One area corporate end users would like to cut corners is the regulatory red tape often associated with South American nations. Again, says Berger, "it seems to me it's not getting better at all," in part because there's no motivation to change laws when the business is coming anyway. In addition, most reform programs are under-funded for staffing, so "even if you make changes in the law, you don't have enough people doing it."
Reform of a different nature is coming fast and furious in Venezuela, including an early August blitzkrieg of 26 measures by President Hugo Chavez designed to place even more control of the economy in the state's hands. Among them are laws allowing expropriation of company property related to "essential" goods and services and allowing government intervention in supply chain and pricing matters.
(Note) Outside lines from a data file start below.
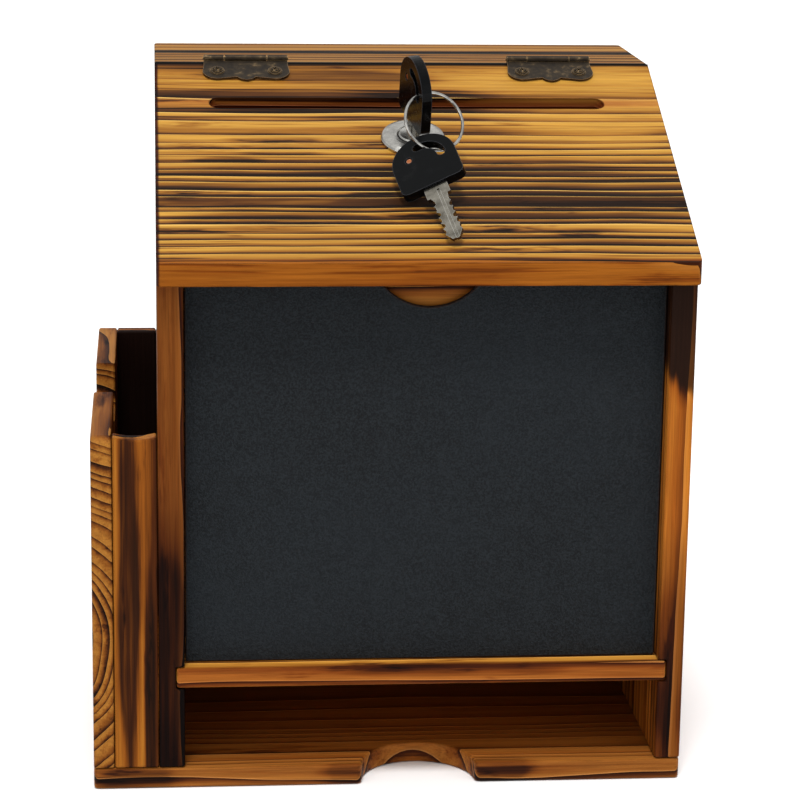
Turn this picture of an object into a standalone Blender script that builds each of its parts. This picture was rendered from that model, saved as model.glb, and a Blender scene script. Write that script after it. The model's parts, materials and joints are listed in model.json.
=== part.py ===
"""Donation box: a wooden cash box with a sloped, hinged, locking lid, a lift-out
chalkboard, a card tray under a shelf and an open pocket on the left side.

Units are metres, +Z is up and the front faces -Y. The origin is the middle of the
footprint at floor level. Run with: blender --background --python part.py
"""
import math

import bmesh
import bpy
from mathutils import Matrix, Vector

# ---- overall size -----------------------------------------------------------
BODY_W = 0.226          # the chest, over its side panels
POCKET_W = 0.028        # how far the side pocket stands out to the left
BODY_D = 0.2165         # front plane to back plane
LID_OVERHANG = 0.0075   # the lid past the front plane
TOP_Z = 0.2955          # the flat top behind the lid
LID_FRONT_Z = 0.2307    # the lid's front top edge
HINGE_FROM_FRONT = 0.1385

X_POCKET = -(BODY_W + POCKET_W) / 2
X_LEFT = X_POCKET + POCKET_W
X_RIGHT = X_LEFT + BODY_W
Y_LID = -(BODY_D + LID_OVERHANG) / 2
Y_FRONT = Y_LID + LID_OVERHANG
Y_BACK = Y_FRONT + BODY_D
Y_HINGE = Y_FRONT + HINGE_FROM_FRONT

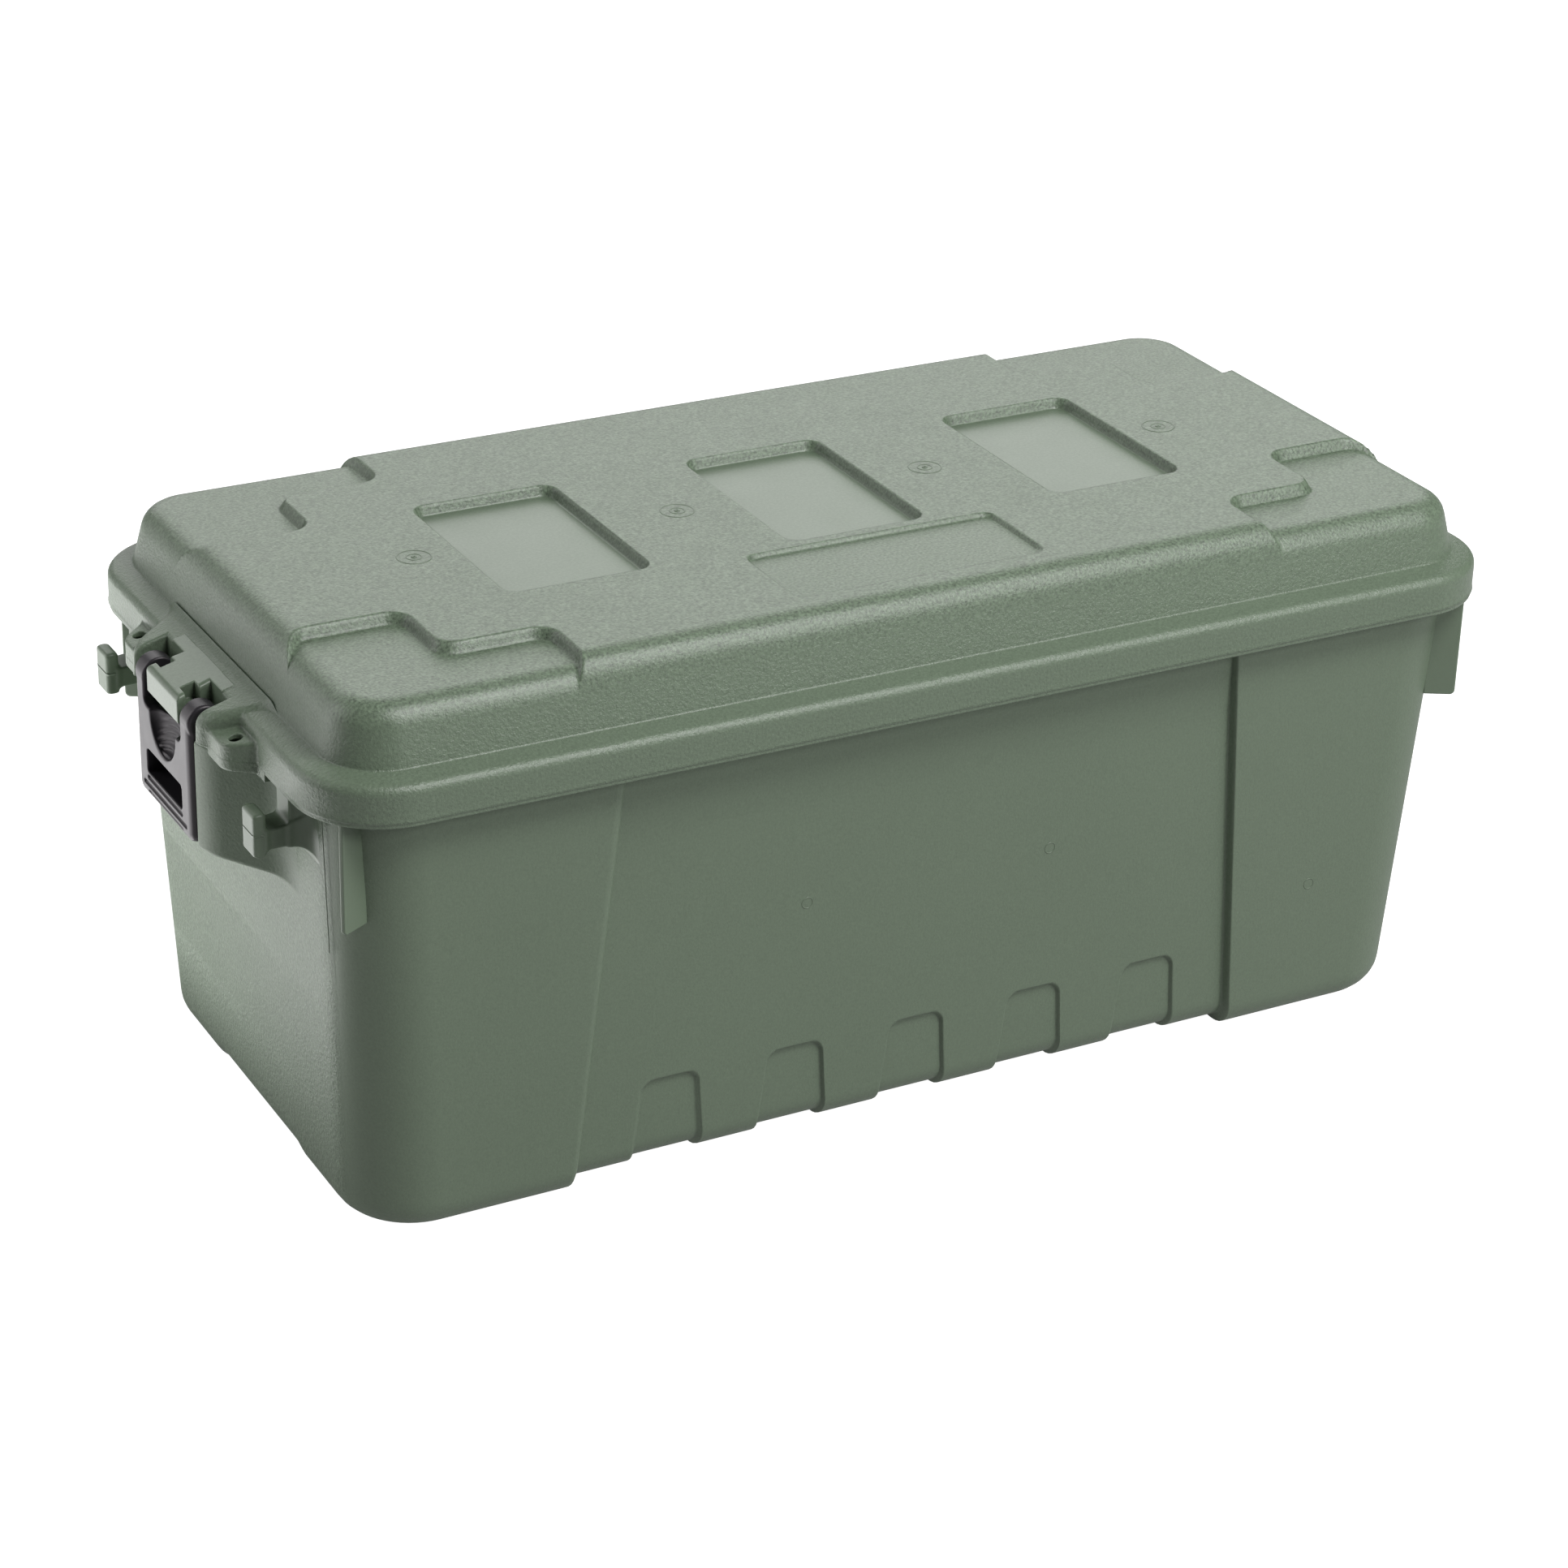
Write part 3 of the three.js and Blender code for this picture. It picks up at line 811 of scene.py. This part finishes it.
def cleat_field(out, y, z):
    """A hook for a strap: a front plate on an arm that flares into the end wall."""
    middle = 0.5 * (cleat.inner + cleat.outer)
    half = 0.5 * (cleat.outer - cleat.inner)
    sideways = np.abs(y - middle) - half
    plate = all_of(2.6, sideways, out - cleat.front, cleat.plate_back - out, z - cleat.top)
    plate = all_of(1.6, plate, cleat.bottom - z)
    saddle = cleat.saddle + 0.12 * (cleat.plate_back - out)
    above = cleat.arm_bottom - z
    arm = all_of(1.4, sideways, out - cleat.plate_back - 1.0, z - saddle, above)
    web = all_of(1.4, sideways, out - cleat.web_front, above, z - parting)
    body = blend_min(arm, web, 3.0)
    body = blend_min(body, plate, 2.4)
    seam = np.maximum(plate - 0.25, np.abs(z - cleat.seam) - 0.3)
    return on_tub(np.minimum(body, seam), out, y, z, cleat.flare)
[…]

Asked prior to that decree what kind of guidance he's offering companies looking at Venezuela, Berger says it all depends on how much profit a given company stands to make, and the associated risk-benefit analysis. Because the economy is moving very well there today, he says, some companies will not feel threatened by nationalization. And the engine of oil production and profits serves to cushion the risk. But companies must keep a vigil over the increasing tendency to nationalize.
On the ground, Berger says Venezuela has seen its crime rate nearly triple over the past decade. And the nation has seen very little building development over the last few years despite its profound economic growth, with vacancy rates in all major cities of less than one percent.
"A lot of companies would like to go into bigger facilities or consolidate, but those are not being built, or they're not available for lease," he says. "Companies have to design-build and own.
"In the past one or two years, we're starting to see a little development, because demand is so great," he says. "Local people are amassing wealth, and they can't get it out of the country easily anyway, so they say, 'What the hell, I'll risk it.' But it's still not enough to satiate demand. So when companies look at going into Venezuela right now, they have to look at the limitations on real estate options."